The V-8 is the only engine available – an optional Cummins diesel engine was dropped from the previous model. Miller said when developers looked at the cost of bringing the diesel up to current emissions standards, they decided they could invest the US$230-million development budget in more fruitful ways. And truly, those improvements are substantial.
“This is not a lipstick and mascara treatment,” said Chad Yee, chief marketing manager for trucks and SUVs at Nissan Canada.
Finally, the Titan gets a modern transmission, as well – a nine-speed automatic that keeps the engine on its power curve much better than the six-speed it replaces. That’s especially helpful when towing or carrying the rated 739-kg maximum payload.
Inside, the cabin exudes an almost zen-like calm. The leather seats and accents in the Platinum Reserve and Pro-4X editions (the latter as an option) convey a premium feel. Two lower trim levels are also offered with cloth seats – the basic S and SV. Safety has been improved with a panoply of technology, which Nissan wraps up in a package called Safety Shield 360. Features include such typical goodies as lane-departure warning, intelligent emergency braking (front and rear), intelligent forward-collision warning and blind-spot warning.
Perhaps the most encouraging shift with the Titan is the measurable improvements in quality. In 2019, the outgoing model won the J.D. Power Initial Quality Survey. To bolster consumer confidence in the new model, the company offers a five-year/160,000-km bumper-to-bumper warranty – the longest in Canada. Could the new Titan herald a shift from Nissan’s quality blues?
The Titan update couldn’t come soon enough for Nissan, which has seen sales of its pickup plummet in recent months. Through August, Titan sales in the United States were down 28 per cent from a year earlier. The picture in Canada is even more dismal – the outgoing model has a mere 0.5-per-cent market share, and sales are dropping like an ocean liner with a big hole in its side.
Nissan is realistic about its expectations. Ask a typical Canadian what kind of full-sized, light-duty pickup they’d like to buy, and you’ll hear three brands, none of which start with the letters N or T. But the company says it’s not aiming to unseat any of the Detroit Three, whose pitched battle for market share have led to constant improvements in styling, power, durability, safety and fuel-efficiency.
“We are a niche truck,” said Yee. “There’s a good market for buyers who don’t want to follow the herd.”
In the world of light-duty pickup trucks, Nissan faces a titanic challenge to turn around flagging sales. Yet this cleverly executed and thoughtful update just might do the trick, helping the automaker to reclaim its niche.
Prices have not been announced. The 2020 Titan is expected to appear at Canadian dealerships in February.
- Base price/As tested: Not yet announced
- Engine: 5.6-litre, naturally aspirated, V8 gasoline
- Transmission/drive: Nine-speed, with part-time four-wheel drive.
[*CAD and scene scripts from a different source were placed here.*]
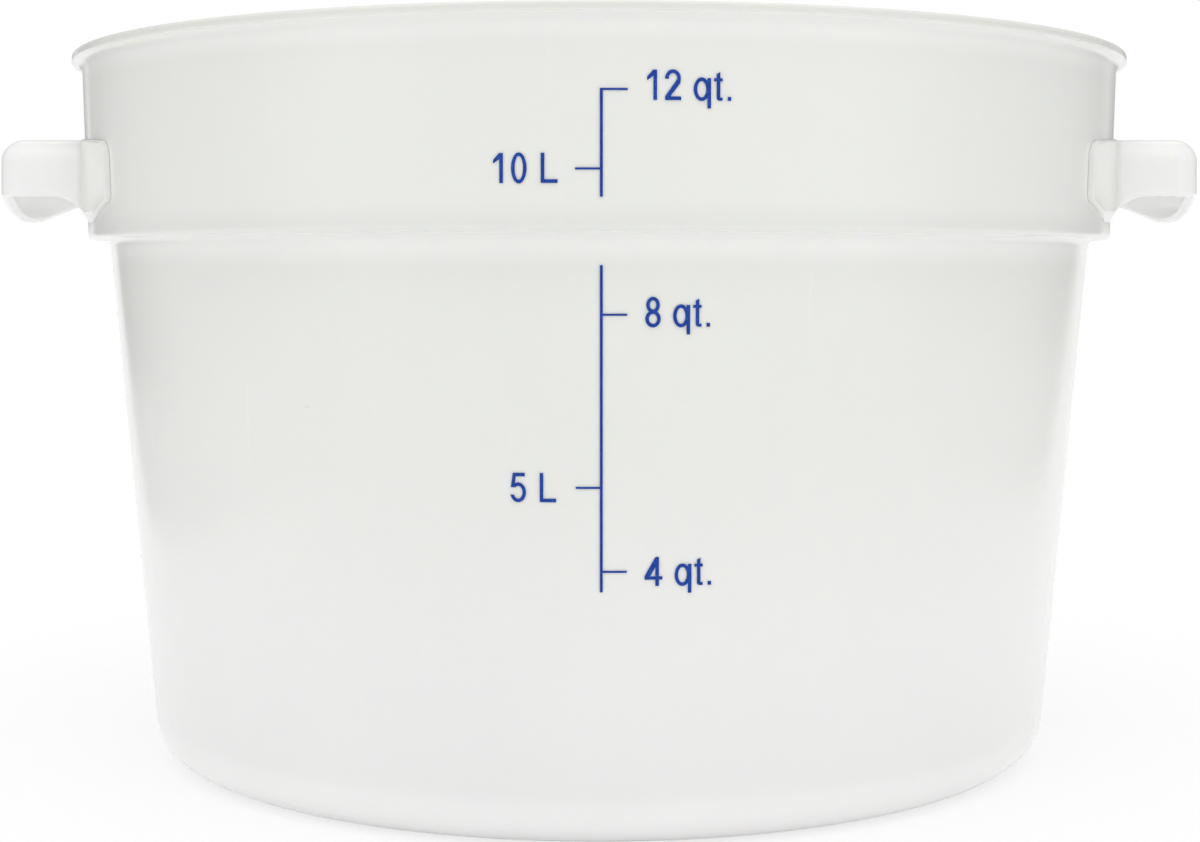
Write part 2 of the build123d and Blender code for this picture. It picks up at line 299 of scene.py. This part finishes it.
def own_place(tree):
    """Place on the part: how far out to the front or back, height, and distance from the upright axis."""
    place = add_node(tree, "ShaderNodeTexCoord").outputs["Object"]
    parts = add_node(tree, "ShaderNodeSeparateXYZ", inputs={"Vector": place})
    along = add_node(tree, "ShaderNodeMath", {"operation": "ABSOLUTE"}, {0: parts.outputs["Y"]})
    flat = add_node(tree, "ShaderNodeVectorMath", {"operation": "MULTIPLY"}, {0: place, 1: (1, 1, 0)})
    radius = add_node(tree, "ShaderNodeVectorMath", {"operation": "LENGTH"}, {0: flat.outputs[0]})
    return along.outputs[0], parts.outputs["Z"], radius.outputs["Value"]


def soft_spot(tree, middle, reach, most):
    """A share at a place, in millimetres, that fades to 0 at its reach on each axis."""
    place = add_node(tree, "ShaderNodeTexCoord").outputs["Object"]
    inputs = {"Vector": place, "Location": [v * MM for v in middle], "Scale": [v * MM for v in reach]}
    local = add_node(tree, "ShaderNodeMapping", {"vector_type": "TEXTURE"}, inputs)
    away = add_node(tree, "ShaderNodeVectorMath", {"operation": "LENGTH"}, {0: local.outputs[0]})
    return between(tree, away.outputs["Value"], 0.2, 1.0, most, 0.0)


def ring(tree, heights, radii, most):
    """A share on a ring of the tub. It rises over the first two and falls over the last two heights and radii."""
    _, height, radius = own_place(tree)
    for value, places in ((height, heights), (radius, radii)):
        most = product(tree, most, over_span(tree, value, places[:2]))
        most = product(tree, most, over_span(tree, value, places[2:], 1.0, 0.0))
    return most


def tub_milk_with_painted_light(tree, colours):
    """Colour of the tub: paler low down as painted light, with painted light and shade on its rings, and its flow
    lines and scuff.
    """
    _, height, _ = own_place(tree)
    milk_with_painted_light = mixed(tree, over_span(tree, height, TONE_CHANGE), colours.low_plastic_painted_light, colours.plastic)
    for rings, tone in ((PAINTED_LIGHT_RINGS, WHITE), (PAINTED_SHADE_RINGS, BLACK)):
        for heights, radii, most in rings:
            milk_with_painted_light = mixed(tree, ring(tree, heights, radii, most), milk_with_painted_light, tone)
    for middle, reach in FLOW_LINES:
        milk_with_painted_light = mixed(tree, soft_spot(tree, middle, reach, MARK_SHARE), milk_with_painted_light, WHITE)
    return mixed(tree, soft_spot(tree, *SCUFF, MARK_SHARE), milk_with_painted_light, BLACK)


def in_hollow(tree):
    """1 on the surfaces inside the handles' hollow, 0 on their outside and pads."""
    along, height, radius = own_place(tree)
    within = over_span(tree, radius, HOLLOW_OUTER, 1.0, 0.0)
    within = product(tree, within, over_span(tree, along, HOLLOW_HALF_LENGTH, 1.0, 0.0))
    within = product(tree, within, over_span(tree, height, HOLLOW_TOP, 1.0, 0.0))
    return product(tree, within, over_span(tree, radius, HOLLOW_INNER))


def moulded_skin(skin, tree, milk_with_painted_light, colours):
    """Milky polypropylene of a colour: faint clouds, upright flow streaks, small scuffs and a satin surface."""
    clouds = between(tree, noise(tree, *CLOUDS), 0.3, 0.7, 0.02, 0.0)
    darker = mixed(tree, clouds, milk_with_painted_light, BLACK)
    streaks = noise(tree, *FLOW_STREAKS)
    streaked = mixed(tree, between(tree, streaks, 0.62, 0.75, 0.0, 0.03), darker, WHITE)
    tree.links.new(streaked, skin.inputs["Base Color"])
    smoothest, roughest = colours.gloss_roughness * 0.85, colours.gloss_roughness * 1.3
    rough = between(tree, noise(tree, *GLOSS_CHANGES), 0.3, 0.75, smoothest, roughest)
    scuffs = between(tree, noise(tree, *FINE_SCUFFS), 0.66, 0.74)
    scuffed = add_node(tree, "ShaderNodeMath", {"operation": "MULTIPLY_ADD"}, {0: scuffs, 1: 0.05, 2: rough})
    tree.links.new(scuffed.outputs[0], skin.inputs["Roughness"])
    peel = bumped(tree, noise(tree, *PEEL), PEEL_DEPTH)
    waves = bumped(tree, noise(tree, *WAVES), WAVE_DEPTH, peel)
    drawn = bumped(tree, streaks, STREAK_DEPTH, waves)
    tree.links.new(drawn, skin.inputs["Normal"])
    skin.inputs["IOR"].default_value = POLYPROPYLENE_IOR
    skin.inputs["Subsurface Weight"].default_value = 1.0
    skin.inputs["Subsurface Radius"].default_value = LIGHT_REACH


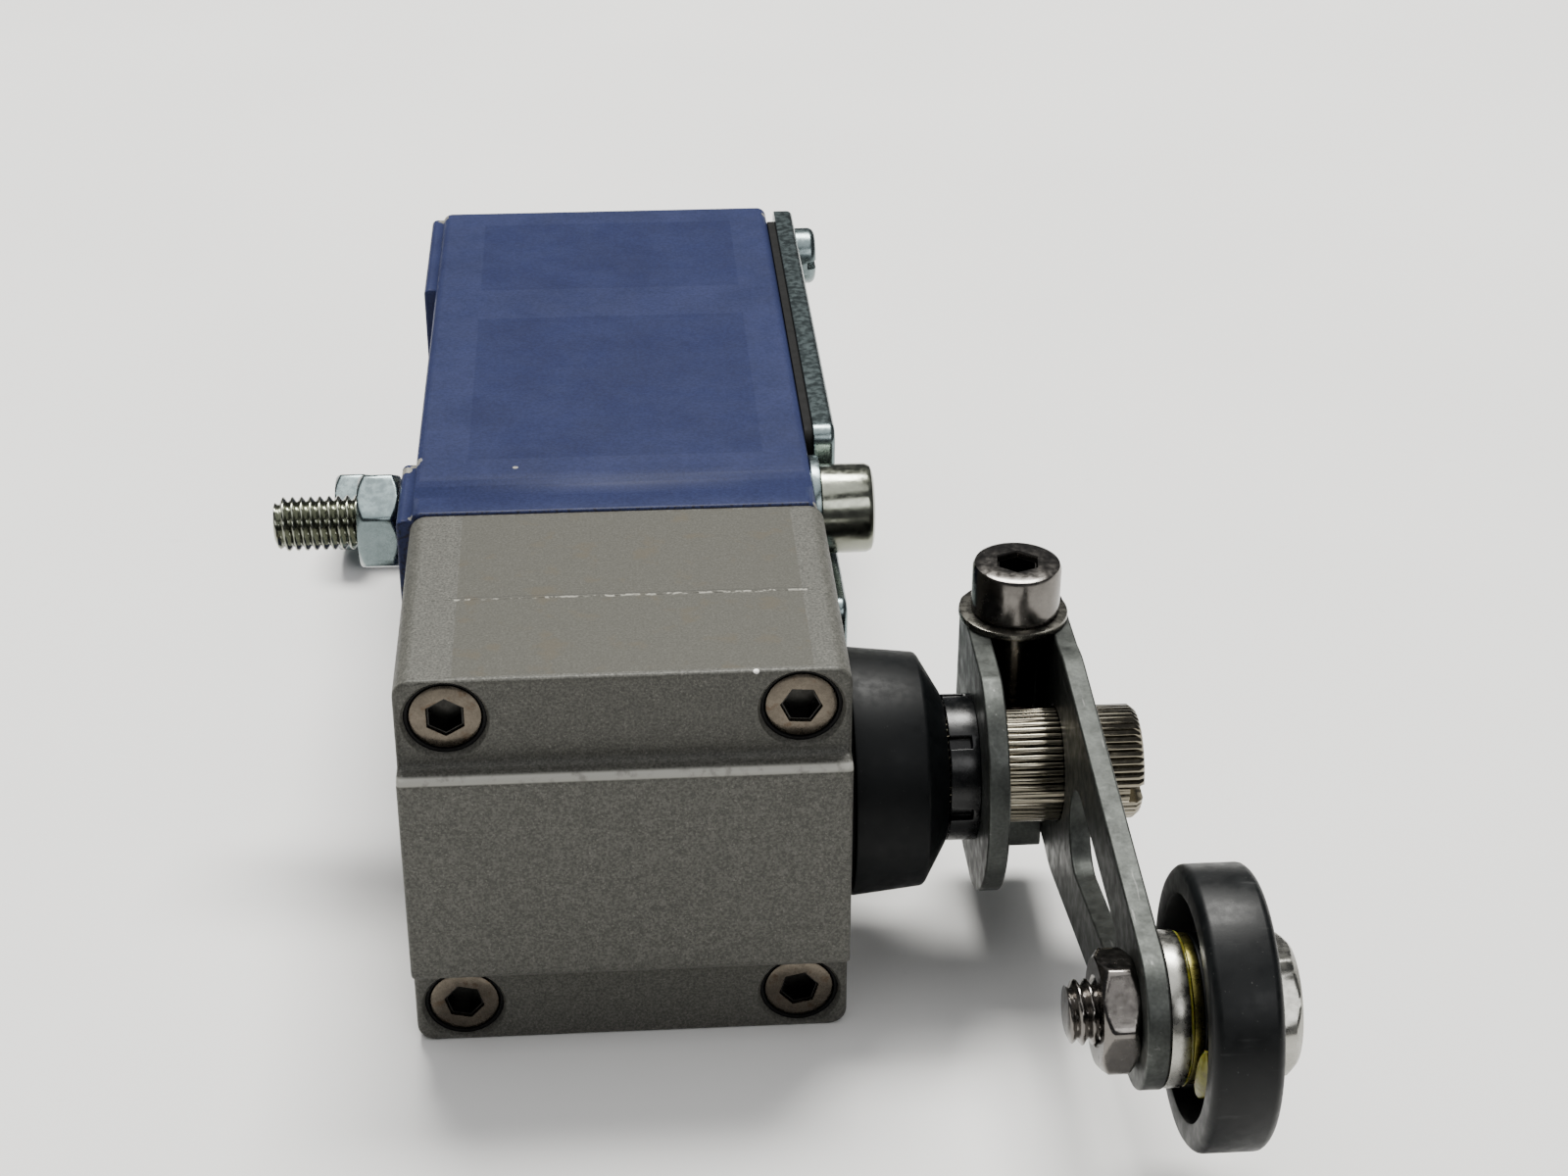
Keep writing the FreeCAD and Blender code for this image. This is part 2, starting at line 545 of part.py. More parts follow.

- Fuel economy (L/100 km): Not yet released, but we recorded an average of about 13 L/100 km on our stop-and-start drive
- Alternatives: Toyota Tundra, Ram 1500, GMC/Sierra 1500, Ford F150
The Powerful Warrior theme is subtle yet gives the truck an aesthetic that sets it apart from the Detroit Three.
The premium test models we drove have the ultra-comfortable and good-looking zero-gravity front seats. The cabin is one of the quietest of any pickup on the road. The gauge and instrument layout is clean, intuitive and right in the sweet spot: high-tech, yet with cues to traditional design.
The new nine-speed transmission gets the most out of the venerable 410-horsepower V-8, and the brakes provide plenty of stopping power. Although the diesel option apparently sold poorly, it is missed for its torque.
Nissan has greatly improved its electronic safety features by adding Safety Shield 360, which includes lane-departure warning, intelligent emergency braking (front and rear), intelligent forward-collision warning and blind-spot warning. Apple Car Play and Android Auto are standard on all four trim levels.
A 5’6” (1,722 mm) cargo box is the only size offered – good enough for weekend warriors. Contractors who want more space may prefer the beefier Titan XD, which is a different truck and comes with a box that is a foot longer. The rear bench seat is split and folds flat when you want to fit big stuff inside the cabin. Nissan says the total interior volume is 3,390 litres.
Nissan’s designers clearly did their homework for this update. It is better than its predecessor by every measure. The Titan could be perfect for families who put a premium on comfort and don’t mind a light pickup that’s a little lighter-duty than its competitors.
The writer was a guest of the automaker. Content was not subject to approval.